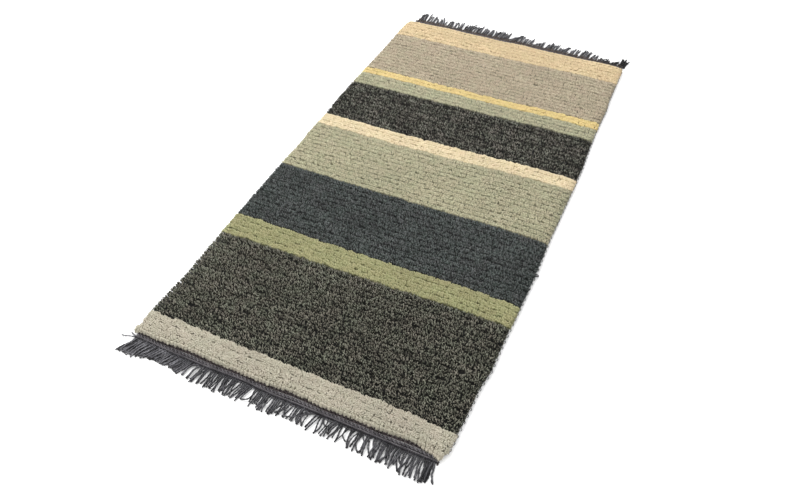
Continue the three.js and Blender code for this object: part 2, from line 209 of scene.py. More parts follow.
class Finish:
    """A procedural material, built node by node round its shader."""

    def __init__(self, name, sheen):
        self.material = bpy.data.materials.new(name)
        self.material.use_nodes = True
        self.tree = self.material.node_tree
        self.shader = self.tree.nodes["Principled BSDF"]
        self.shader.inputs["Specular IOR Level"].default_value = 0.1
        self.shader.inputs["Sheen Weight"].default_value = sheen
        self.shader.inputs["Sheen Roughness"].default_value = 0.5
        self.place = self.node("ShaderNodeTexCoord").outputs["Object"]

    def node(self, kind, settings=(), **inputs):
        """A node with its settings, and its inputs by name or number, each a value or a socket."""
        made = self.tree.nodes.new(kind)
        for key, value in dict(settings).items():
            setattr(made, key, value)
        for key, value in inputs.items():
            socket = made.inputs[int(key[1:]) if key[1:].isdigit() else key.replace("_", " ")]
            if isinstance(value, bpy.types.NodeSocket):
                self.tree.links.new(value, socket)
            else:
                socket.default_value = value
        return made

    def noise(self, scale, detail=2, place=None):
        made = self.node("ShaderNodeTexNoise", Vector=place or self.place, Scale=scale, Detail=detail)
        return made.outputs["Fac"]

    def read(self, attribute):
        return self.node("ShaderNodeAttribute", {"attribute_name": attribute}).outputs["Fac"]

    def spread(self, value, low, high, to_low, to_high):
        made = self.node("ShaderNodeMapRange", Value=value, From_Min=low, From_Max=high,
                         To_Min=to_low, To_Max=to_high)
        return made.outputs["Result"]

    def work_out(self, kind, first, second):
        return self.node("ShaderNodeMath", {"operation": kind}, i0=first, i1=second).outputs[0]

    def blend(self, kind, share, first, second):
        made = self.node("ShaderNodeMix", {"data_type": "RGBA", "blend_type": kind},
                         i0=share, i6=first, i7=second)
        return made.outputs[2]

    def shade(self, colour, value):
        """The colour, brighter or darker by a value that is 1 where nothing changes."""
        grey = self.node("ShaderNodeCombineXYZ", X=value, Y=value, Z=value).outputs[0]
        return self.blend("MULTIPLY", 1.0, colour, grey)

    def finish(self, colour, roughness, height, depth):
        self.tree.links.new(colour, self.shader.inputs["Base Color"])
        self.tree.links.new(roughness, self.shader.inputs["Roughness"])
        bump = self.node("ShaderNodeBump", Height=height, Distance=depth, Strength=0.8)
        self.tree.links.new(bump.outputs["Normal"], self.shader.inputs["Normal"])
        return self.material


def ground_wool(stripe):
    """The feet and the backs of the knots: small rounded loops in rows and columns, with painted shade
    between them and over the slab.
    """
    wool = Finish("ground_" + stripe["name"], sheen=0.2)
    loops = wool.node("ShaderNodeTexVoronoi", {"distance": "CHEBYCHEV"}, Scale=230, Vector=wool.place)
    # The loops darken the colour between them as painted shade, and they also give the bump.
    loop = wool.spread(loops.outputs["Distance"], 0, 0.7, 1, 0.45)
    fibre = wool.noise(900)
    share = wool.spread(fibre, 0.3, 0.7, 0.1, 0.7)
    colour = wool.blend("MIX", share, dye(*stripe["dark"]), dye(*stripe["light"]))
    height = wool.node("ShaderNodeSeparateXYZ", Vector=wool.place).outputs["Z"]
    # Painted shade over the whole slab: its underside at 0.75, and its top darker, down to the share of
    # light that gets into the pile.
    lit = wool.spread(height, 0.003, 0.007, 0.75, 0.8 * stripe["open"])
    return wool.finish(wool.shade(colour, wool.work_out("MULTIPLY", loop, lit)),
                       wool.spread(fibre, 0, 1, 0.85, 1), loop, 0.0008)


def ground_lines():
    """Points over the slab's top and its underside, line by line across it, and each line's stripe."""
    across = np.linspace(-1, 1, SLAB_PLACES)
    tops, backs, wears = [], [], []
    near_side = NEAR_EDGE
    for number, stripe in enumerate(STRIPES):
        for step in range(stripe["rows"] * 3 + (stripe is STRIPES[-1])):
            row, part = divmod(step, 3)
            depth = ROW_DEPTH[part]
            share = (row + ROW_ALONG[part]) / stripe["rows"]
            x, y = pile_place(near_side, stripe, share, across, depth)
            x = x * (1 - SLAB_EDGE / HALF_WIDTH)
            z = SLAB_TOP - depth * GROOVE_DEPTH + clipping_swell(x, y)
            z[[0, -1]] -= SLAB_EDGE_DROP
            tops.append(np.stack([x, y, z], 1))
            backs.append(np.stack([x, y, np.full(SLAB_PLACES, depth**8 * BACK_GROOVE)], 1))
            wears.append(number)
        near_side = stripe
    return np.array(tops), np.array(backs), np.array(wears)


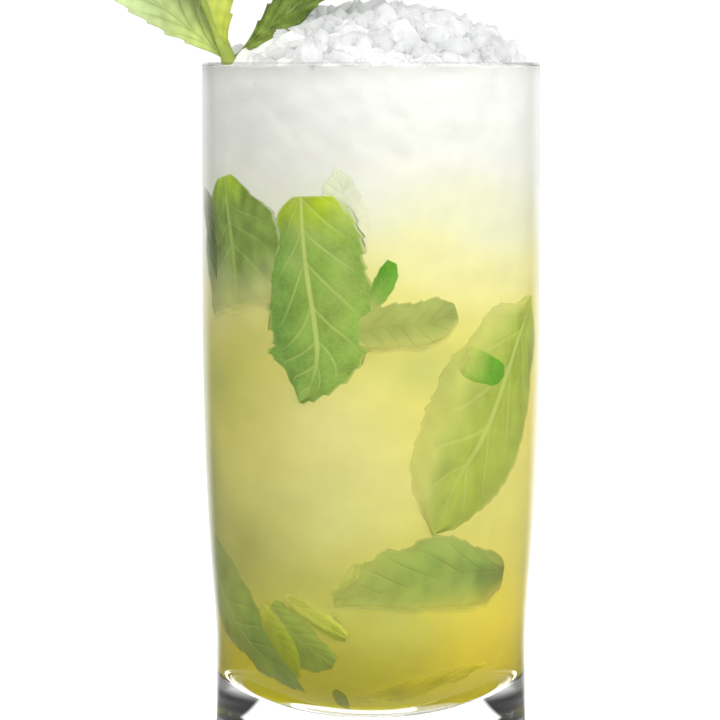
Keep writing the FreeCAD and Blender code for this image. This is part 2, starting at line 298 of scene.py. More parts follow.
def makeStudio(settings):
    scene = bpy.context.scene
    scene.view_settings.view_transform = "Standard"
    world = bpy.data.worlds.new("studio")
    scene.world = world
    world.use_nodes = True
    tree = world.node_tree
    tree.nodes.clear()
    # white all round
    direction = node(tree, "TexCoord").outputs["Generated"]
    parts = node(tree, "SeparateXYZ", Vector=direction)
    seen = node(tree, "LightPath").outputs["Is Camera Ray"]
    more = settings["backdrop"] - settings["worldStrength"]
    strength = maths(tree, "MULTIPLY_ADD", seen, more, settings["worldStrength"])
    # reflections of the front of the studio are dim, those of its back are bright
    notBehind = stepped(tree, parts.outputs[1], *settings["behind"])
    front = maths(tree, "MULTIPLY", notBehind, stepped(tree, parts.outputs[2], *settings["low"]))
    mirrored = maths(tree, "MULTIPLY", node(tree, "LightPath").outputs["Is Glossy Ray"], front)
    dimmed = maths(tree, "MULTIPLY_ADD", mirrored, settings["mirrored"] - 1, 1.0)
    strength = maths(tree, "MULTIPLY", strength, dimmed)
    background = node(tree, "Background", Color=(1, 1, 1, 1), Strength=strength)
    output = node(tree, "OutputWorld")
    tree.links.new(background.outputs[0], output.inputs[0])
    for name, (location, size, power) in settings["lamps"].items():
        data = bpy.data.lights.new(name, "AREA")
        data.size = size
        data.energy = power
        lamp = bpy.data.objects.new(name, data)
        bpy.context.collection.objects.link(lamp)
        lamp.location = location
        lamp.visible_glossy = False
        aim = np.array([0, 0, rimHeight * mm * settings["lampAim"]])
        lamp.rotation_euler = turnTowards(aim - np.array(location))
    # the floor is pale; seen through the glass it is painted dark at both sides, standing in for a studio's
    # black cards, and in reflections it is painted dim except straight behind the glass
    floorMaterial, tree, surface, _ = newMaterial("studioFloor")
    parts = node(tree, "SeparateXYZ", Vector=node(tree, "TexCoord").outputs["Object"])
    aside = maths(tree, "ABSOLUTE", parts.outputs[0])
    back = maths(tree, "MULTIPLY", parts.outputs[1], settings["cardSlope"])
    spot = node(tree, "TexCoord").outputs["Object"]
    far = node(tree, "VectorMath", {"operation": "LENGTH"}, i0=spot).outputs["Value"]
    paintedDark = stepped(tree, maths(tree, "SUBTRACT", aside, back), 0.0, settings["cardSoft"])
    paintedDark = maths(tree, "MULTIPLY", paintedDark, stepped(tree, far, *settings["cardNear"]))
    paintedDark = maths(tree, "MULTIPLY", paintedDark, stepped(tree, far, *settings["cardFar"]))
    through = node(tree, "LightPath").outputs["Is Transmission Ray"]
    paintedDark = maths(tree, "MULTIPLY", paintedDark, through)
    backward = maths(tree, "DIVIDE", parts.outputs[1], far)
    glossy = node(tree, "LightPath").outputs["Is Glossy Ray"]
    ahead = maths(tree, "MULTIPLY", stepped(tree, backward, *settings["behind"]), glossy)
    paintedDark = maths(tree, "MAXIMUM", paintedDark, maths(tree, "MULTIPLY", ahead, 1 - settings["mirrored"]))
    tone, paintedShade = (rgba([settings[key]] * 3) for key in ("floorTone", "cardTone"))
    colour = mixColours(tree, paintedDark, tone, paintedShade)
    tree.links.new(colour, surface.inputs["Base Color"])
    surface.inputs["Roughness"].default_value = 0.6
    surface.inputs["Specular IOR Level"].default_value = 0.0
    surface.inputs["Emission Color"].default_value = (1, 1, 1, 1)
    # it glows softly all over, and seen through the glass it glows more right under it, a painted glow as on a
    # light table
    table = maths(tree, "MULTIPLY", through, settings["tableGlow"])
    table = maths(tree, "MULTIPLY", stepped(tree, far, *settings["tableReach"]), table)
    glow = maths(tree, "MULTIPLY", maths(tree, "SUBTRACT", 1.0, paintedDark), settings["floorGlow"])
    table = maths(tree, "MULTIPLY", table, maths(tree, "SUBTRACT", 1.0, paintedDark))
    tree.links.new(maths(tree, "ADD", glow, table), surface.inputs["Emission Strength"])
    mesh = bpy.data.meshes.new("floor")
    half, under = settings["floorHalf"], settings["floorUnder"] * mm
    corners = [[-half, -half, -under], [half, -half, -under], [half, half, -under], [-half, half, -under]]
    mesh.from_pydata(corners, [], [[0, 1, 2, 3]])
    floor = bpy.data.objects.new("floor", mesh)
    bpy.context.collection.objects.link(floor)
    floor.data.materials.append(floorMaterial)


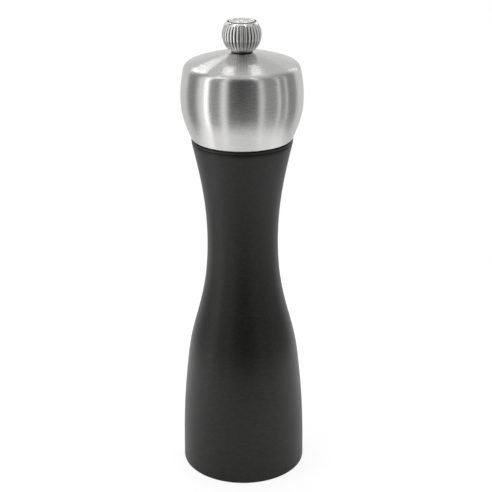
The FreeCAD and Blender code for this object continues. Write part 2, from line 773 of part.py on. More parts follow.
def main():
    os.makedirs("parts", exist_ok=True)
    save("body", body())
    save("neck_ring", neck_ring())
    save("burr_housing", burr_housing())
    save("shaft_bush", shaft_bush())
    save("burr_ring", burr_ring())
    save("base_plate", base_plate())
    save("base_screws", *base_screws())
    save("thrust_washer", thrust_washer())
    save("spring", spring())
    save("drive_shaft", drive_shaft())
    save("grinding_cone", grinding_cone())
    save("spring_seat", spring_seat())
    save("cone_washer", cone_washer())
    save("cone_clip", cone_clip())
    save("head_shell", head_shell())
    save("head_core", head_core())
    save("crown_washer", crown_washer())
    save("drive_plate", drive_plate())
    save("drive_plate_screws", *drive_plate_screws())
    save("knob_collar", knob_collar())
    save("knob", knob())
    save("knob_insert", knob_insert())
    save("knob_cap", knob_cap())


main()
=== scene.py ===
"""Looks for the pepper mill: fine meshes, materials, a white studio and the camera.

Units are metres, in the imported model's frame: the foot's centre is the origin and +Z is up.
"""

import math

import bmesh
import bpy
import numpy as np
from mathutils import Matrix, Vector

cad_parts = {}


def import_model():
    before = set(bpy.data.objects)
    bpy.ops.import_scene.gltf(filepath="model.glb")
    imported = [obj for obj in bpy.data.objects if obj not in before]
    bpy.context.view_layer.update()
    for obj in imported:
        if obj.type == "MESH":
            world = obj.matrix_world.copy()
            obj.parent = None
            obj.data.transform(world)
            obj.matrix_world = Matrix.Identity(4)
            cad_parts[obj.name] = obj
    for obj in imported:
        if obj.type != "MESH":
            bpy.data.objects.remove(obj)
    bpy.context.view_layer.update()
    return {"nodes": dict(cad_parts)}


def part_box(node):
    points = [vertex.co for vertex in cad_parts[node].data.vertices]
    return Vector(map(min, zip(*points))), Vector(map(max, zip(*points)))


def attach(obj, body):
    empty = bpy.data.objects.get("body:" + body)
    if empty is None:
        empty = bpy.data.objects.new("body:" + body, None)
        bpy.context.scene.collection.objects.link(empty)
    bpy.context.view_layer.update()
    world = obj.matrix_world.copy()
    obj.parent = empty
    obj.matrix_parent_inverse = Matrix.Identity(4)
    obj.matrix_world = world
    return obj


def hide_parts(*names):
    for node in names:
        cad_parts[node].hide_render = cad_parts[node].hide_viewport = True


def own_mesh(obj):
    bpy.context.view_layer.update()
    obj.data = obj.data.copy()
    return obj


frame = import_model()

MM = 0.001
FULL_TURN = 2 * math.pi
SEGMENTS = 256
SHARP_ANGLE = 35.0
SAME_POINT = 1e-7


# ---- outlines and meshes ----


def smooth_through(points, count):
    """A smooth open outline through (radius, height) points: a natural cubic spline by distance."""
    p = np.array(points, float)
    t = np.concatenate([[0.0], np.cumsum(np.hypot(*np.diff(p, axis=0).T))])
    h = np.diff(t)
    n = len(t)
    matrix = np.eye(n)
    right = np.zeros((n, 2))
    for i in range(1, n - 1):
        matrix[i, i - 1 : i + 2] = (h[i - 1], 2 * (h[i - 1] + h[i]), h[i])
        right[i] = 6 * ((p[i + 1] - p[i]) / h[i] - (p[i] - p[i - 1]) / h[i - 1])
    bend = np.linalg.solve(matrix, right)
    result = []
    for s in np.linspace(0, t[-1], count):
        i = min(int(np.searchsorted(t, s, side="right")) - 1, n - 2)
        a = (t[i + 1] - s) / h[i]
        b = (s - t[i]) / h[i]
        curve = a * p[i] + b * p[i + 1]
        curve += ((a**3 - a) * bend[i] + (b**3 - b) * bend[i + 1]) * h[i] ** 2 / 6
        result.append(tuple(curve))
    return result


def rounded(corners):
    """A closed outline from (radius, height, rounding) corners, each rounded with a short curve."""
    steps = 6
    result = []
    count = len(corners)
    for i, (r, z, rounding) in enumerate(corners):
        here = Vector((r, z))
        before = Vector(corners[i - 1][:2]) - here
        after = Vector(corners[(i + 1) % count][:2]) - here
        if rounding <= 0:
            result.append((r, z))
            continue
        half = before.angle(after) / 2
        reach = min(rounding / math.tan(half), before.length * 0.49, after.length * 0.49)
        start = here + before.normalized() * reach
        end = here + after.normalized() * reach
        for k in range(steps + 1):
            u = k / steps
            bezier = start * (1 - u) ** 2 + here * 2 * u * (1 - u) + end * u**2
            result.append((bezier.x, bezier.y))
    return result


def finish_mesh(name, bm, crease=SHARP_ANGLE):
    """A mesh object from bmesh data, smooth but for edges sharper than the crease angle."""
    bmesh.ops.recalc_face_normals(bm, faces=bm.faces)
    for face in bm.faces:
        face.smooth = True
    for edge in bm.edges:
        edge.smooth = len(edge.link_faces) == 2 and edge.calc_face_angle() < math.radians(crease)
    mesh = bpy.data.meshes.new(name)
    bm.to_mesh(mesh)
    bm.free()
    obj = bpy.data.objects.new(name, mesh)
    bpy.context.scene.collection.objects.link(obj)
    return obj


def lathe(
    name, outline, segments=SEGMENTS, shape=None, crease=SHARP_ANGLE, second_from=None
):
    """A solid turned about Z from a closed outline. shape(radius, height, angle) may change the radius.

    From outline point second_from on, the faces take the object's second material.
    """
    bm = bmesh.new()
    rings = []
    for i in range(segments):
        angle = FULL_TURN * i / segments
        ring = []
        for r, z in outline:
            reach = shape(r, z, angle) if shape else r
            ring.append(bm.verts.new((reach * math.cos(angle), reach * math.sin(angle), z)))
        rings.append(ring)
    count = len(outline)
    for i in range(segments):
        a = rings[i]
        b = rings[(i + 1) % segments]
        for k in range(count):
            m = (k + 1) % count
            face = bm.faces.new((a[k], b[k], b[m], a[m]))
            face.material_index = int(second_from is not None and k >= second_from)
    bmesh.ops.remove_doubles(bm, verts=bm.verts, dist=SAME_POINT)
    bmesh.ops.dissolve_degenerate(bm, edges=bm.edges, dist=SAME_POINT)
    return finish_mesh(name, bm, crease)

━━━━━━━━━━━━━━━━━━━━

Find the lines above that contain the word "Identity" and collect them.

Answer to the problem:
            obj.matrix_world = Matrix.Identity(4)
    obj.matrix_parent_inverse = Matrix.Identity(4)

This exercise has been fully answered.